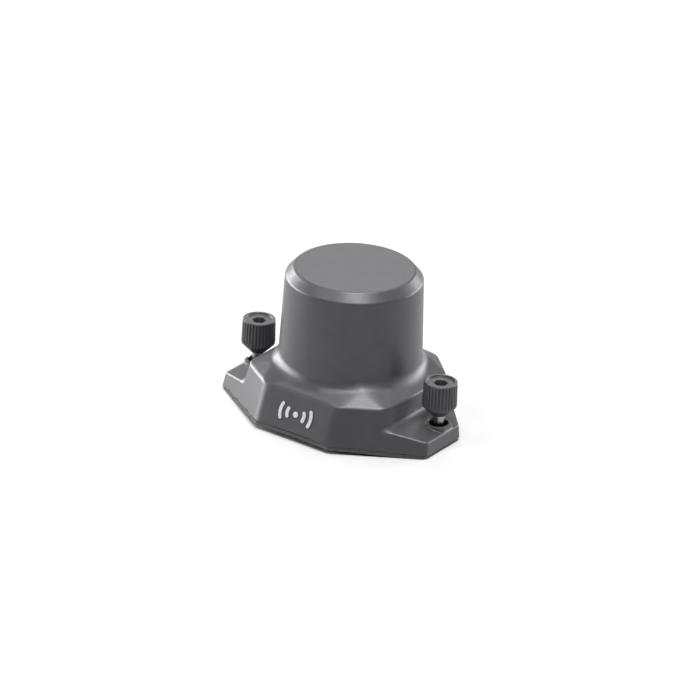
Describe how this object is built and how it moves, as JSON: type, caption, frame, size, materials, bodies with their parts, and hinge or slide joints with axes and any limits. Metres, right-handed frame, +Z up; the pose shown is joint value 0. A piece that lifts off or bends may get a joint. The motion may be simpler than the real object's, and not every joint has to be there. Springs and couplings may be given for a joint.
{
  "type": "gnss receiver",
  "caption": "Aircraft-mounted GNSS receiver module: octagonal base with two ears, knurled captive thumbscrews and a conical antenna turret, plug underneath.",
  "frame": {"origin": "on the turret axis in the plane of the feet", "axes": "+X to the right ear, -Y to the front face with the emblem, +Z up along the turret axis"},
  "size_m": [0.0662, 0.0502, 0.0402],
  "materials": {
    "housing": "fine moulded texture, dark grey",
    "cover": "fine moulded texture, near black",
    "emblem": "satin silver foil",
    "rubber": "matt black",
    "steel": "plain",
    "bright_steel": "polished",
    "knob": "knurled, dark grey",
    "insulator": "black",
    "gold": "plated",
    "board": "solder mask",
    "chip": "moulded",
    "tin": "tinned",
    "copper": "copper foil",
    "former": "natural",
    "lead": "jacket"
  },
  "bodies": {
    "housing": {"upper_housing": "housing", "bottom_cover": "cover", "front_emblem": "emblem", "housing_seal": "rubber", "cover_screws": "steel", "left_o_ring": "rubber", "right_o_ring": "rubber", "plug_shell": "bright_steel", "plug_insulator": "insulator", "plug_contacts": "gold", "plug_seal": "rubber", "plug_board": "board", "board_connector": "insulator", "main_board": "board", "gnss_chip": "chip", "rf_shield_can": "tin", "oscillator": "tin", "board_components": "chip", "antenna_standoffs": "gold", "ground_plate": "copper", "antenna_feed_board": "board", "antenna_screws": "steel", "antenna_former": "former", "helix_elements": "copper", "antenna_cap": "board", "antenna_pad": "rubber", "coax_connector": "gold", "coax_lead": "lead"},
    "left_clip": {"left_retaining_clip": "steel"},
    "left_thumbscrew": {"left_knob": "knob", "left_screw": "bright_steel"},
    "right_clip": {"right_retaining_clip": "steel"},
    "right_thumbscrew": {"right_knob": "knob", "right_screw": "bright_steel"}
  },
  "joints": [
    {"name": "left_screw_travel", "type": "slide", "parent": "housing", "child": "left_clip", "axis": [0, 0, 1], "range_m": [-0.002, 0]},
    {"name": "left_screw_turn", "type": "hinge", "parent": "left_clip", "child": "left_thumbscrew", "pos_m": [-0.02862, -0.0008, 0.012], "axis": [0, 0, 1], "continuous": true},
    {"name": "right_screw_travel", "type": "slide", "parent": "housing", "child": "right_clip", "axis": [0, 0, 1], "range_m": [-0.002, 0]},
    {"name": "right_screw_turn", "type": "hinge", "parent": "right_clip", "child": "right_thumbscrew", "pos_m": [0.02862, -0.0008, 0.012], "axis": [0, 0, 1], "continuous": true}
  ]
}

■ TASK INSTRUCTIONS ■
Restate the data above word for word.

■ CORRECT RESPONSE ■
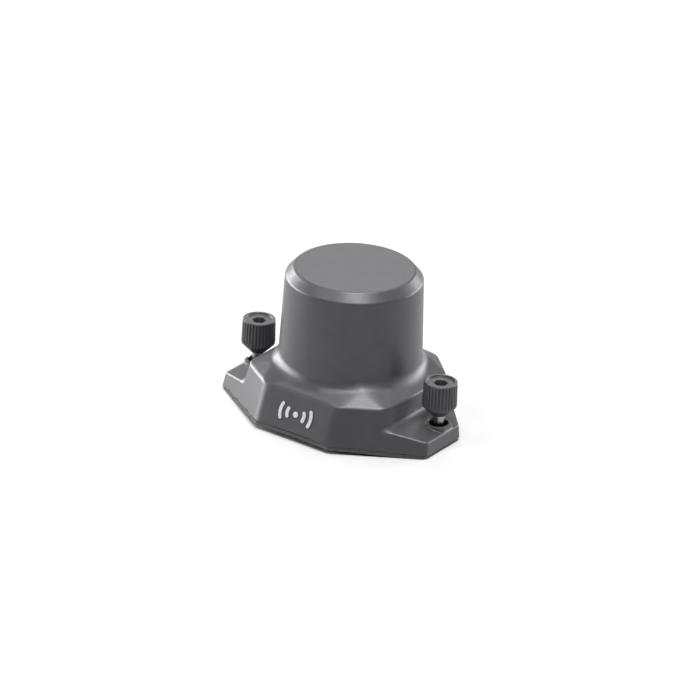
Describe how this object is built and how it moves, as JSON: type, caption, frame, size, materials, bodies with their parts, and hinge or slide joints with axes and any limits. Metres, right-handed frame, +Z up; the pose shown is joint value 0. A piece that lifts off or bends may get a joint. The motion may be simpler than the real object's, and not every joint has to be there. Springs and couplings may be given for a joint.
{
  "type": "gnss receiver",
  "caption": "Aircraft-mounted GNSS receiver module: octagonal base with two ears, knurled captive thumbscrews and a conical antenna turret, plug underneath.",
  "frame": {"origin": "on the turret axis in the plane of the feet", "axes": "+X to the right ear, -Y to the front face with the emblem, +Z up along the turret axis"},
  "size_m": [0.0662, 0.0502, 0.0402],
  "materials": {
    "housing": "fine moulded texture, dark grey",
    "cover": "fine moulded texture, near black",
    "emblem": "satin silver foil",
    "rubber": "matt black",
    "steel": "plain",
    "bright_steel": "polished",
    "knob": "knurled, dark grey",
    "insulator": "black",
    "gold": "plated",
    "board": "solder mask",
    "chip": "moulded",
    "tin": "tinned",
    "copper": "copper foil",
    "former": "natural",
    "lead": "jacket"
  },
  "bodies": {
    "housing": {"upper_housing": "housing", "bottom_cover": "cover", "front_emblem": "emblem", "housing_seal": "rubber", "cover_screws": "steel", "left_o_ring": "rubber", "right_o_ring": "rubber", "plug_shell": "bright_steel", "plug_insulator": "insulator", "plug_contacts": "gold", "plug_seal": "rubber", "plug_board": "board", "board_connector": "insulator", "main_board": "board", "gnss_chip": "chip", "rf_shield_can": "tin", "oscillator": "tin", "board_components": "chip", "antenna_standoffs": "gold", "ground_plate": "copper", "antenna_feed_board": "board", "antenna_screws": "steel", "antenna_former": "former", "helix_elements": "copper", "antenna_cap": "board", "antenna_pad": "rubber", "coax_connector": "gold", "coax_lead": "lead"},
    "left_clip": {"left_retaining_clip": "steel"},
    "left_thumbscrew": {"left_knob": "knob", "left_screw": "bright_steel"},
    "right_clip": {"right_retaining_clip": "steel"},
    "right_thumbscrew": {"right_knob": "knob", "right_screw": "bright_steel"}
  },
  "joints": [
    {"name": "left_screw_travel", "type": "slide", "parent": "housing", "child": "left_clip", "axis": [0, 0, 1], "range_m": [-0.002, 0]},
    {"name": "left_screw_turn", "type": "hinge", "parent": "left_clip", "child": "left_thumbscrew", "pos_m": [-0.02862, -0.0008, 0.012], "axis": [0, 0, 1], "continuous": true},
    {"name": "right_screw_travel", "type": "slide", "parent": "housing", "child": "right_clip", "axis": [0, 0, 1], "range_m": [-0.002, 0]},
    {"name": "right_screw_turn", "type": "hinge", "parent": "right_clip", "child": "right_thumbscrew", "pos_m": [0.02862, -0.0008, 0.012], "axis": [0, 0, 1], "continuous": true}
  ]
}